Que souhaitez-vous au pôle et plus largement au développement de l’économie maritime et littorale?
Qu’elle brille de plus en plus au firmament des politiques publiques. On sent depuis quelques années une prise de conscience politique de l’importance stratégique du développement durable de l’économie maritime et littorale, que ce soit au niveau des territoires que de l’Etat central. Beaucoup d’acteurs travaillent tout comme les Pôles Mer à faire de la France un grand pays maritime sur le plan économique qu’il est par ses espaces métropolitains et ultra marins (2ème ZEE mondiale), je citerai et c’est loin d’être exhaustif le Cluster Maritime Français, la filière des industriels de la mer et les syndicats professionnels qui la composent et toutes les structures régionales et nationales qui peuvent à la même cause.
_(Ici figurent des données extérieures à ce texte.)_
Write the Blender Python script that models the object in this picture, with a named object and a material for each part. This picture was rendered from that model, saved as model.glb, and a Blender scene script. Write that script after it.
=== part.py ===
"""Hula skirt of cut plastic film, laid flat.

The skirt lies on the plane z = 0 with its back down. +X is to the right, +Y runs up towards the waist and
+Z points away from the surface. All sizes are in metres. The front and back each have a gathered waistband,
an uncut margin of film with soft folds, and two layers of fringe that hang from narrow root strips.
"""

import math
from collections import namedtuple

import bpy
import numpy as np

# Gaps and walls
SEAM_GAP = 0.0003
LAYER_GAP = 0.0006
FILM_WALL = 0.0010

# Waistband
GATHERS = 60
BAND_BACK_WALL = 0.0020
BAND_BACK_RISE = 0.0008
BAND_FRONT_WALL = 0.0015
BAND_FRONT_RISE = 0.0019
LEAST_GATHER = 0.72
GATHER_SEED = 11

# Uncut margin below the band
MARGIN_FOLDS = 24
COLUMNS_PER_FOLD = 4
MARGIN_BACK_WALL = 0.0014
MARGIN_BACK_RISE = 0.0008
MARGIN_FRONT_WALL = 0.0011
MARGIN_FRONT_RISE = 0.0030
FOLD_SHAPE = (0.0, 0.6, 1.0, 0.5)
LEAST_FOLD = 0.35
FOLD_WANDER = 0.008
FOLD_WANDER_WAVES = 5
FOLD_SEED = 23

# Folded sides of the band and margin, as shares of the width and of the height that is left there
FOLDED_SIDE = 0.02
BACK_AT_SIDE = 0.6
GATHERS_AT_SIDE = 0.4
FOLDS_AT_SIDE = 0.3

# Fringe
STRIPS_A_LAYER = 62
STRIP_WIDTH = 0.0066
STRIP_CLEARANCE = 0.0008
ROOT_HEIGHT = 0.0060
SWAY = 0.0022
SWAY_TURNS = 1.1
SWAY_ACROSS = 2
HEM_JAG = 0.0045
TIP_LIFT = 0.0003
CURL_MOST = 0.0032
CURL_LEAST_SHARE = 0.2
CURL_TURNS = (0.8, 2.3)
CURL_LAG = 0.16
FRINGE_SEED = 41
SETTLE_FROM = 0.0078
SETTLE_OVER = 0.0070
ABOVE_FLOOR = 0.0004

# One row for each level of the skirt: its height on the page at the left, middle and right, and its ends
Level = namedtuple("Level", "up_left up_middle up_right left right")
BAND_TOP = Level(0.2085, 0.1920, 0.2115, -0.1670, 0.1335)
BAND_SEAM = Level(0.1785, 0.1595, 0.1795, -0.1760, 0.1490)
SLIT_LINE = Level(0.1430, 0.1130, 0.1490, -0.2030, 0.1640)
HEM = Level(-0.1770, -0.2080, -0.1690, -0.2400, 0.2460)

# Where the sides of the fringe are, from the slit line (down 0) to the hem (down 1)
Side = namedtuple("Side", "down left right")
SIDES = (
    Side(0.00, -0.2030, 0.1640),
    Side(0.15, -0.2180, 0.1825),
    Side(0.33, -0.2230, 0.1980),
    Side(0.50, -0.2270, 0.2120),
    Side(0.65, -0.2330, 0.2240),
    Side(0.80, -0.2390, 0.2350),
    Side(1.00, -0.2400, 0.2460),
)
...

Je reprendrai une phrase bien connue mais qui va bien à notre action, «tout seul on va plus vite mais ensemble on va plus loin». Cela a été démontré pendant l’année 2020 et l’apparition de la pandémie de la Covid-19 et c’est ce que le Pôle Mer Méditerranée doit continuer à faire; fédérer au-delà de son réseau toutes les forces vives et les bonnes volontés qui veulent faire de la façade méditerranéenne française une référence dans l’innovation maritime et le développement durable de la mer et du littoral créatrice d’emplois, tout ceci en s’appuyant sur la transition énergétique écologique et numérique qui démarre et qui ne pourra que s’amplifier dans les années qui viennent. Cette dynamique que va porter la nouvelle gouvernance du Pôle récemment élu le 20 novembre 2020 et mon successeur Frédéric Poignant conduira encore à un renforcement de la compétitivité de nos entreprises avec les retombées sociales positives induites à travers l’emploi mais également au bien être des habitants du littoral qui pourront bénéficier d’un littoral protégé et préservé tout en étant porteur de développement.
Je souhaite donc au Pôle dans sa globalité, ses salariés comme ses adhérents et partenaires que les 15 prochaines soient tout aussi passionnantes que cette première tranche de vie puisqu’il sort à peine de l’adolescence si j’ose ce parallèle avec nous.
Une longue vie et de nouveaux succès qui viendront enrichir son histoire qui ne fait que commencer.